* **Written request**
Restate verbatim the lines between the one holding "return below.common(above)" and the one holding "if empty is", both included, and no others.

* **Data section**
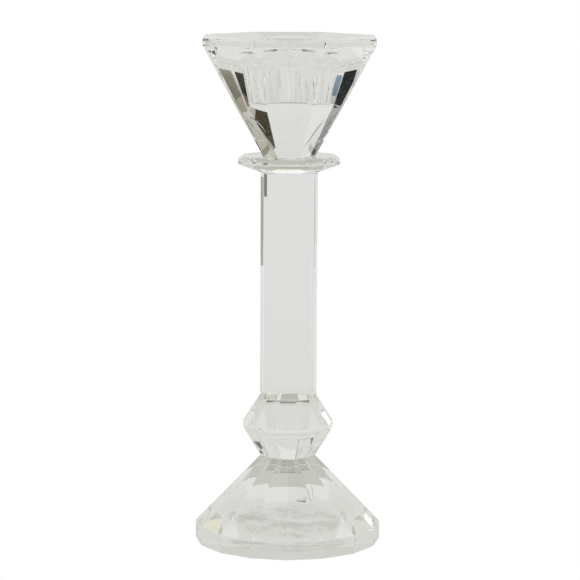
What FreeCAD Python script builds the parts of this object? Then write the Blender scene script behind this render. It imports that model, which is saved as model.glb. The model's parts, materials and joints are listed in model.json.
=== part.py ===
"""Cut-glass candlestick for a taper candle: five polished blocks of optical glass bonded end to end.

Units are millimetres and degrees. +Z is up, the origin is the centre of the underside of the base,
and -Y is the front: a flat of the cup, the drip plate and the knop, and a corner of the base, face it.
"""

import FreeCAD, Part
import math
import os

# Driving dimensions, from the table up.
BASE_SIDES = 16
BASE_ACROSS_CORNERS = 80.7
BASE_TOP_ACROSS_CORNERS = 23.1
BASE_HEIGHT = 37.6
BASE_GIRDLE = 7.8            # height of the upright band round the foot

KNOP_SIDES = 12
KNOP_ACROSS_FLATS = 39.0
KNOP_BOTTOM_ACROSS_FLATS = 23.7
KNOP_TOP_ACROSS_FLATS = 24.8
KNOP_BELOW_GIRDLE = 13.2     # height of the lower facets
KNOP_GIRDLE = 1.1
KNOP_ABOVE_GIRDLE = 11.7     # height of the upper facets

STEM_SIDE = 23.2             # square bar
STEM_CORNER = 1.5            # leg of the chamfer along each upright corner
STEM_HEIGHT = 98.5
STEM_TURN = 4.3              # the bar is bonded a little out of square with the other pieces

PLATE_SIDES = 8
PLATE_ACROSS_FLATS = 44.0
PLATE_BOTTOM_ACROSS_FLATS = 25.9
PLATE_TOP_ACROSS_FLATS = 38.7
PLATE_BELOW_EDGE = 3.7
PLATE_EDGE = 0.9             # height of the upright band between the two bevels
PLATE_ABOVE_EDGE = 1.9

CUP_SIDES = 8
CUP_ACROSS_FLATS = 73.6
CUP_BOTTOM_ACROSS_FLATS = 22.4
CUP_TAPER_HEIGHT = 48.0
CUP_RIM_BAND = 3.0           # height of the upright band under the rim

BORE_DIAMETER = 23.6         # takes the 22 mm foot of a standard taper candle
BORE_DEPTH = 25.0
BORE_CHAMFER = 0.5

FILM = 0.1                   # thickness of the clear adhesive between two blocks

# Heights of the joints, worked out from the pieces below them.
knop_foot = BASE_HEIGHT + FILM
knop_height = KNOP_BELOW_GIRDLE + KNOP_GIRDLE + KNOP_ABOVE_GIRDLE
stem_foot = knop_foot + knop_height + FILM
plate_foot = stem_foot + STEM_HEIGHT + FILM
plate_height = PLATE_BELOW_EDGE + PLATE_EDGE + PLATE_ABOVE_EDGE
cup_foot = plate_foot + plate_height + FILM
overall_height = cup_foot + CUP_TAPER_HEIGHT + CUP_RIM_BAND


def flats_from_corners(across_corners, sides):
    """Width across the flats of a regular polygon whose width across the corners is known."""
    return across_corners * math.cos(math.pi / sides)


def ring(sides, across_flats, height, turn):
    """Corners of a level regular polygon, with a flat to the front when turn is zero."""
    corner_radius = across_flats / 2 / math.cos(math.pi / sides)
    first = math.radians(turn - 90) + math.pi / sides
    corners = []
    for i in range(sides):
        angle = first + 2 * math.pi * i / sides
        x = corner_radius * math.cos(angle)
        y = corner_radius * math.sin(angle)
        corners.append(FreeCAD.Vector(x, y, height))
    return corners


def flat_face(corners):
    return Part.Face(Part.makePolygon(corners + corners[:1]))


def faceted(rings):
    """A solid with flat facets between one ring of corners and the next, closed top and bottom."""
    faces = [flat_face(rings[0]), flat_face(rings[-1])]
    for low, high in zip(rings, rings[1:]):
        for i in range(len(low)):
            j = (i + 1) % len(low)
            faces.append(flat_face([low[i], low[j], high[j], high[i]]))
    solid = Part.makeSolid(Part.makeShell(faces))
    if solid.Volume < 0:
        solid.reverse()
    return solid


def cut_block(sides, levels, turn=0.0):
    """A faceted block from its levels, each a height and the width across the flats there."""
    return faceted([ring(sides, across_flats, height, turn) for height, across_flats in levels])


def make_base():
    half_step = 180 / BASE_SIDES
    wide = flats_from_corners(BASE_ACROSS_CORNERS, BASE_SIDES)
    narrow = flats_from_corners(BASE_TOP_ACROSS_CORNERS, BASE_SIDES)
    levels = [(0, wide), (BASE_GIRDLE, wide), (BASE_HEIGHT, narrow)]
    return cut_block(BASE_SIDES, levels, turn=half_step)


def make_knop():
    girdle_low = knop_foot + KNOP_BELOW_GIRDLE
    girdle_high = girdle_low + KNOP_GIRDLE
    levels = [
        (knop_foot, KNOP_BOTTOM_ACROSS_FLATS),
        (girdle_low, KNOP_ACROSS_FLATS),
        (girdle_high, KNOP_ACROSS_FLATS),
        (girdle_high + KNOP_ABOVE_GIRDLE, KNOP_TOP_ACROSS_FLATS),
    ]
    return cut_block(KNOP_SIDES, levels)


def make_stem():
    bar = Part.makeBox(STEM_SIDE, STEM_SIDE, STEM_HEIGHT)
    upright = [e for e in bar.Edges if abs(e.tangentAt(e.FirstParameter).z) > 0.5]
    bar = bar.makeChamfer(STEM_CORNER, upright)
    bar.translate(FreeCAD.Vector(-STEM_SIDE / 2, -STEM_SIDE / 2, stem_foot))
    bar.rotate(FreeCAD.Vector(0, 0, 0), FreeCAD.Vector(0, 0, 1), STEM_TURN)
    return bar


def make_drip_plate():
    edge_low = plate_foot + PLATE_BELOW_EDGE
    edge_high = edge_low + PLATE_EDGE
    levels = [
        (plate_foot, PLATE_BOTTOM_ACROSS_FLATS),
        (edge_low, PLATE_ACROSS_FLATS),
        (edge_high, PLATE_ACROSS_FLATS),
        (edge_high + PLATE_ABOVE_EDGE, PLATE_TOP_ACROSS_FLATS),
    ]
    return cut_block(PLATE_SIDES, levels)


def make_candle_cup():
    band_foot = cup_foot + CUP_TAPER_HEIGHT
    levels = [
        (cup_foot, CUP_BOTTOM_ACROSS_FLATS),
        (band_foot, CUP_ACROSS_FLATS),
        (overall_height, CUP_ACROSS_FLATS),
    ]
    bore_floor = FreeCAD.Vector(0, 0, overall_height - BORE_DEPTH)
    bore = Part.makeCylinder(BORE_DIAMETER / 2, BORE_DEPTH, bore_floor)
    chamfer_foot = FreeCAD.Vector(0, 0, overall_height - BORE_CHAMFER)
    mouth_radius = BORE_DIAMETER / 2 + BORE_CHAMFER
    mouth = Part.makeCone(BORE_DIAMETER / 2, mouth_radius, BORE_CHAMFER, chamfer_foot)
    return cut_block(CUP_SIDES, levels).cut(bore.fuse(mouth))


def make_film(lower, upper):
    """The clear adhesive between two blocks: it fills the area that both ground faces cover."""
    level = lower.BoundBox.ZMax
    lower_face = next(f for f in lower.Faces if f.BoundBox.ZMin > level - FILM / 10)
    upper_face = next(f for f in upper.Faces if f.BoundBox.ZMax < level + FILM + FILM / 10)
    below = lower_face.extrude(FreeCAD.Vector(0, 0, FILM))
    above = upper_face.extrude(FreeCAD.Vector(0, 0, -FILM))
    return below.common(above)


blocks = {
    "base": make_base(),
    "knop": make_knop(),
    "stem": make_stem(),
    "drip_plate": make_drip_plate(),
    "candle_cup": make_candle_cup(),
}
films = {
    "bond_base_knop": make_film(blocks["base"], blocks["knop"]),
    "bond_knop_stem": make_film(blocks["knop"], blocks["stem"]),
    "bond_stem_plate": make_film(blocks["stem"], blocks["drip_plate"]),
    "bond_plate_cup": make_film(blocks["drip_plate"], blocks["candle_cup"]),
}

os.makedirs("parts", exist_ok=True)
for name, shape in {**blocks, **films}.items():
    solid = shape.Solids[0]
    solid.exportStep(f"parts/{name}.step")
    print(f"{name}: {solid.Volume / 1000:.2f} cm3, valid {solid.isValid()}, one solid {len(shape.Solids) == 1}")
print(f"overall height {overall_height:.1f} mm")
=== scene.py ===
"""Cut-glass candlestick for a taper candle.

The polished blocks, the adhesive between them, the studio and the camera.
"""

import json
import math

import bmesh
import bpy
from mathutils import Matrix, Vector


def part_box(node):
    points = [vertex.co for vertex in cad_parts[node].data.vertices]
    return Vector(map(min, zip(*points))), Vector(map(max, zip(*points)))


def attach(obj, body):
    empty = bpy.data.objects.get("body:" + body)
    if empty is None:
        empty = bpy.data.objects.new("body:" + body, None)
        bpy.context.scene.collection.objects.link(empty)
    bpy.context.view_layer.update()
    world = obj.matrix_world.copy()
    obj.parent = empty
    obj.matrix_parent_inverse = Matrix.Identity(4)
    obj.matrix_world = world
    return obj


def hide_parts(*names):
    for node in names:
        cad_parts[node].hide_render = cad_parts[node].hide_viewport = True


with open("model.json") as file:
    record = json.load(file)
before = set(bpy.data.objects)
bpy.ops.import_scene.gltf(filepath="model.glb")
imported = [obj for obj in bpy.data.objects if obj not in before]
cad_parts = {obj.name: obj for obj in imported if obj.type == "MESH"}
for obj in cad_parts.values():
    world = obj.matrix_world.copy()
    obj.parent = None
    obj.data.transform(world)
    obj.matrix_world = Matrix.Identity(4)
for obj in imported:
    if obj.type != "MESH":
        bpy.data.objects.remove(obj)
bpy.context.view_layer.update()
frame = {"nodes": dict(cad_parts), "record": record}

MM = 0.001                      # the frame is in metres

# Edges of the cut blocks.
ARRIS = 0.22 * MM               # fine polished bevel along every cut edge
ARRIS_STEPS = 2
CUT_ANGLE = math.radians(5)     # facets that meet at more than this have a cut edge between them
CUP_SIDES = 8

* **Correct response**
    return below.common(above)


blocks = {
    "base": make_base(),
    "knop": make_knop(),
    "stem": make_stem(),
    "drip_plate": make_drip_plate(),
    "candle_cup": make_candle_cup(),
}
films = {
    "bond_base_knop": make_film(blocks["base"], blocks["knop"]),
    "bond_knop_stem": make_film(blocks["knop"], blocks["stem"]),
    "bond_stem_plate": make_film(blocks["stem"], blocks["drip_plate"]),
    "bond_plate_cup": make_film(blocks["drip_plate"], blocks["candle_cup"]),
}

os.makedirs("parts", exist_ok=True)
for name, shape in {**blocks, **films}.items():
    solid = shape.Solids[0]
    solid.exportStep(f"parts/{name}.step")
    print(f"{name}: {solid.Volume / 1000:.2f} cm3, valid {solid.isValid()}, one solid {len(shape.Solids) == 1}")
print(f"overall height {overall_height:.1f} mm")
=== scene.py ===
"""Cut-glass candlestick for a taper candle.

The polished blocks, the adhesive between them, the studio and the camera.
"""

import json
import math

import bmesh
import bpy
from mathutils import Matrix, Vector


def part_box(node):
    points = [vertex.co for vertex in cad_parts[node].data.vertices]
    return Vector(map(min, zip(*points))), Vector(map(max, zip(*points)))


def attach(obj, body):
    empty = bpy.data.objects.get("body:" + body)
    if empty is None:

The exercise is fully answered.